This fourth legend on the Bath stone offers the most puzzling of all the inscriptions hitherto found upon the Roman medicine-stamps discovered in Great Britain. As Mr. Gough gives it, the last words of the inscription DELICTA, or more probably DELECTA[501] A MEDICIS (esteemed by physicians), are alone intelligible. The plaster cast of this side of the seal, contained in the Museum of the Antiquarian Society of London, contains an extremely imperfect copy of the second line, and not an over perfect one of the first; but we see enough in it to be quite aware of the great carelessness with which Mr. Gough had originally copied the whole inscription. The second last letter in the line is not the Greek ρ, as Gough prints it, but the Latin Q; and the name of the collyrium is not HOBSUM, as he gives it, but apparently PHOEBUM. At all events there is a P, which he has omitted, before the H; and the two medial letters, which he read F S, are seemingly E B. Such is the conclusion to which a careful examination of the lettering of the cast itself forces me; and what is much more important,—because affording far stronger evidence than mine,—Mr. Akerman reads this inscription in the same way. I may add, that (as I am informed by the same gentleman) the word is always copied and written as PHOEBUM, in the several notices of the stamp contained in the minute-books of the Antiquarian Society, and to which I have already referred; and Gough’s Greek ρ is always given as the Roman Q.
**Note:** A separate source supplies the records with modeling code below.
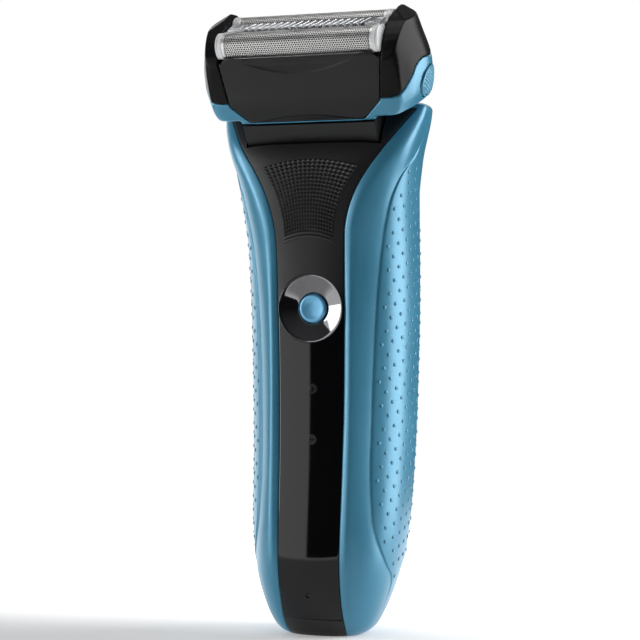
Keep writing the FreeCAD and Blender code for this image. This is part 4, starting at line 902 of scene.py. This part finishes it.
# Thumb rest: fan of small pads in curved rows, two plain ridges below them.
def thumb_rest():
    nr, nc, per = 21, 19, 7
    rows_n, cols_n = nr * per + 1, nc * per + 1
    outer, inner = [], []
    for i in range(rows_n):
        v = i / (rows_n - 1)
        ro, ri = [], []
        X = 7.45 - 2.0 * v + 9.0 * v * v
        for j in range(cols_n):
            u = 2.0 * j / (cols_n - 1) - 1.0
            x = u * X
            z = 109.0 + 21.6 * v + (1.65 + 0.45 * v) * (1 - u * u)
            y = y_front(x, z)
            dx = (y_front(abs(x) + 0.2, z) - y_front(max(0.0, abs(x) - 0.2), z)) / (0.4 if abs(x) > 0.2 else 0.2 + abs(x))
            dz = (y_front(x, z + 0.3) - y_front(x, z - 0.3)) / 0.6
            n = np.array([dx * (1 if x > 0 else -1), -1.0, dz])
            n /= np.linalg.norm(n)
            r = v * nr
            fr = r - math.floor(r)
            ridge = math.sin(math.pi * fr) ** 1.2
            if r < 2.0:
                h = 0.30 * ridge
            else:
                fc = (j / per) % 1.0
                colb = math.sin(math.pi * fc) ** 0.9
                h = 0.52 * ridge * (0.25 + 0.75 * colb)
            border = min(1.0, min(i, rows_n - 1 - i) / 2.0) * min(1.0, min(j, cols_n - 1 - j) / 1.5)
            h = h * border + (border - 1.0) * 0.12 + 0.01
            p = np.array([x, y, z])
            ro.append(p + n * h)
            ri.append(p - n * 0.7)
        outer.append(ro)
        inner.append(ri)
    return grid_shell(np.array(outer), np.array(inner))


v, f = thumb_rest()
pad = new_piece("thumb_rest_pads", v, f, M["pad"], True, 55.0)
finish_piece(pad, "handle", "front")

# Dish, rim, button, indicator marks, charge light.
DC = (0.0, -13.6, 91.2)
dish = lathe("button_dish", [(9.52, -3.35), (9.52, -0.42), (9.3, -0.34), (9.05, -0.36), (8.6, -0.55), (7.4, -1.05), (6.2, -1.52), (5.2, -1.90), (4.6, -2.12), (4.3, -2.30), (4.22, -2.50), (4.2, -3.35)],
             DC, (0, -1, 0), M["dish"], 160, 40.0)
finish_piece(dish, "handle", "dish", "switch_dish")
rim = lathe("dish_trim_ring", [(9.56, -0.32), (9.57, 0.02), (9.50, 0.14), (9.40, 0.19), (9.30, 0.14), (9.24, 0.0), (9.22, -0.32)], DC, (0, -1, 0), M["chrome"], 160, 60.0)
finish_piece(rim, "handle", "chrome", "dish_rim")
btn = lathe("power_button_cap", [(0.0, -1.98), (0.9, -1.97), (1.7, -1.92), (2.3, -1.80), (2.75, -1.66), (3.1, -1.56), (3.4, -1.55), (3.65, -1.63), (3.85, -1.80), (3.96, -2.02), (4.0, -2.3), (4.0, -3.52),
                                 (4.75, -3.6), (4.75, -4.35), (1.2, -4.35), (1.2, -5.15), (0.0, -5.15)], DC, (0, -1, 0), M["button"], 128, 50.0)
finish_piece(btn, "button", "button", "power_button")


def on_front(x, z, lift):
    return (x, y_front(x, z) - lift, z)


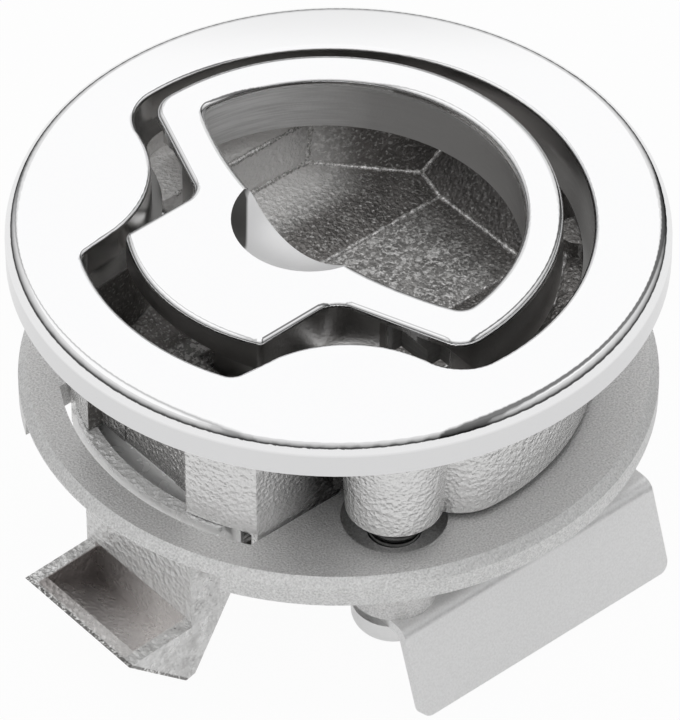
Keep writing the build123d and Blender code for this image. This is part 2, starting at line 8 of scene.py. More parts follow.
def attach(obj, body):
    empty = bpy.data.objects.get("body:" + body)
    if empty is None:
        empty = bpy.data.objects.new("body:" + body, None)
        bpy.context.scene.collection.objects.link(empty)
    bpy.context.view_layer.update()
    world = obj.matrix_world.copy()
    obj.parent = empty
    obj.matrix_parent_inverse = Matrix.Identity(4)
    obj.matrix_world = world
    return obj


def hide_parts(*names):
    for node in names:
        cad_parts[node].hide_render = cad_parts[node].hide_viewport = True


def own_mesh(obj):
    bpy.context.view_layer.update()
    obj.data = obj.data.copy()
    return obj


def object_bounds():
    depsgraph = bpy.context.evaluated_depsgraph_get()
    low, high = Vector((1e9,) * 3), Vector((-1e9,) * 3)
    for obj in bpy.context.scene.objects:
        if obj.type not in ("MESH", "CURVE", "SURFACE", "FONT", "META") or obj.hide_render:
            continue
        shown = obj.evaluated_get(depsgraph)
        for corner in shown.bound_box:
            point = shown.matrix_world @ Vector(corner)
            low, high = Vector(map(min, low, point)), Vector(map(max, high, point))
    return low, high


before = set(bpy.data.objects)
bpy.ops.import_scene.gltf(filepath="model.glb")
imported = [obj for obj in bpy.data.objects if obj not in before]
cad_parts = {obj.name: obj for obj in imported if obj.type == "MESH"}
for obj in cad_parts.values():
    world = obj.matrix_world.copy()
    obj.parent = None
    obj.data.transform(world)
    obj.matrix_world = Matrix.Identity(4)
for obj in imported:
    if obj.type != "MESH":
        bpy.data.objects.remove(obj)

Still, with all these emendations, I confess myself quite at a loss to decipher, satisfactorily, the inscription. The spelling of all the inscriptions on this stamp is executed very carelessly,—as in crsomaelinum for crysomelinum; thalaser for thalasser; and possibly the term QUECVMO may be a mis-spelling by the engraver for LEUCOMA. If so, the inscription would stand as
T JUNIANI PHOEBUM AD LU
ECOMA DELECTA A MEDICIS.
Or, as we may then translate it, “The Phoebum of T. Junianus for Leucoma, esteemed by physicians.”
I am not aware that any of the old authors have described a collyrium under the name of PHOEBUM. But it looks like one of those specious titles which the oculists were so fond of selecting and assuming; and we find described in their works collyria with analogous semi-astronomical and mythological appellations, such as Sol, Aster, Lumen, Phos, Uranium, etc.[502]
I shall venture only one more remark, viz. the possibility of the term being PHORBIUM and not PHOEBUM. “The PHORBIUM,” observes Galen, “possesses attenuating, attractive, and discutient powers. They apply its seeds, mixed with honey, to LEUCOMA; and it is believed to have the power of extracting spicula of wood.”[503]
SECTION VII.
STAMP NO. VI.—FIRST DESCRIBED BY MR. DOUCE.
Mr. Douce published in 1778[504] a notice of a square flattened Roman medicine-stamp, a quarter of an inch thick, and each side or edge measuring about two inches.